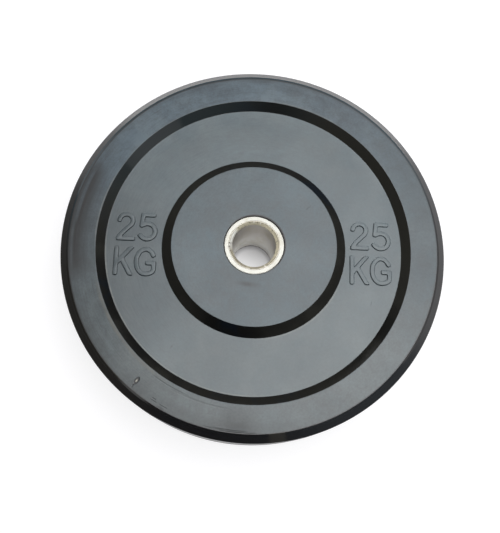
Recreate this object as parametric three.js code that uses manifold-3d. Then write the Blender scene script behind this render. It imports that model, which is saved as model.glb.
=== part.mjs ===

...

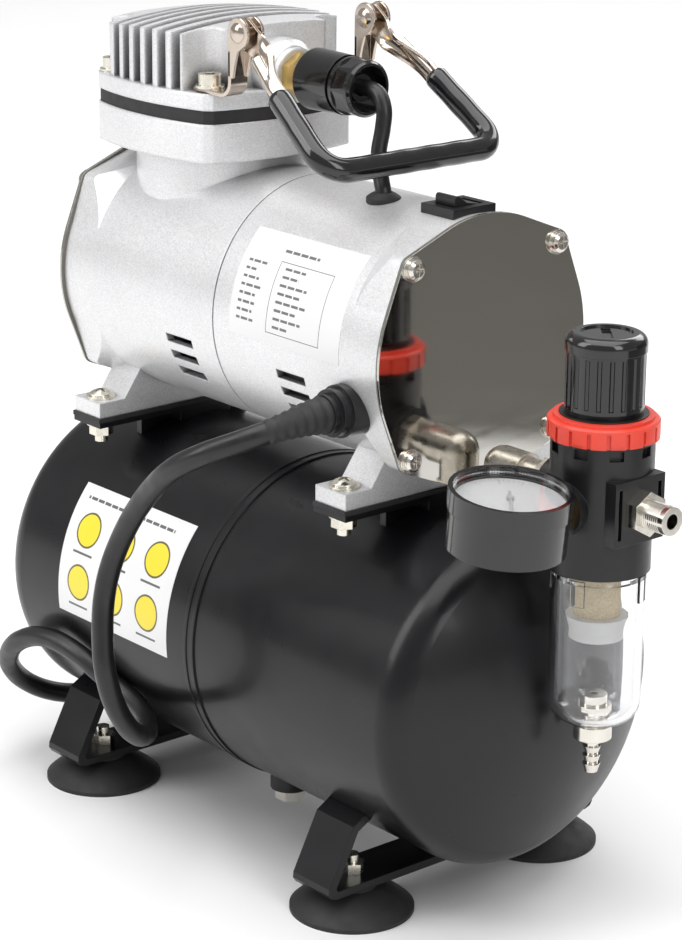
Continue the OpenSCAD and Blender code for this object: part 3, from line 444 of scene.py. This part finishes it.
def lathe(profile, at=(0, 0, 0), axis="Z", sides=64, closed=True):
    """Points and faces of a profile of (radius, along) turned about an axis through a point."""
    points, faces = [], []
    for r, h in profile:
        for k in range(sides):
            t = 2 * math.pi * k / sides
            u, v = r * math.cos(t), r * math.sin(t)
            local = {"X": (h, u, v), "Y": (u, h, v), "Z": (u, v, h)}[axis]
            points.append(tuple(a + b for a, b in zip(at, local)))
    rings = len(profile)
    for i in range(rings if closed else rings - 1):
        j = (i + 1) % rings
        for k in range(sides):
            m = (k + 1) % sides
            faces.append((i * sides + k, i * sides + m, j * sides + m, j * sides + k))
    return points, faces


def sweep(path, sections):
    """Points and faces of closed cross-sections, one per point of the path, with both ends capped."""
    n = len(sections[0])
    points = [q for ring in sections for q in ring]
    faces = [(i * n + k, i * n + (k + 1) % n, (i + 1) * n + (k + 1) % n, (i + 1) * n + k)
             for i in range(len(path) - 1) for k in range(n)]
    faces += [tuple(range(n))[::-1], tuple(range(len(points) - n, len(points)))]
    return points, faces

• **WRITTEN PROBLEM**
Search the records above for the string "part". Copy every line that contains it.

• **PROBLEM SOLUTION**
=== part.mjs ===
Continue the OpenSCAD and Blender code for this object: part 3, from line 444 of scene.py. This part finishes it.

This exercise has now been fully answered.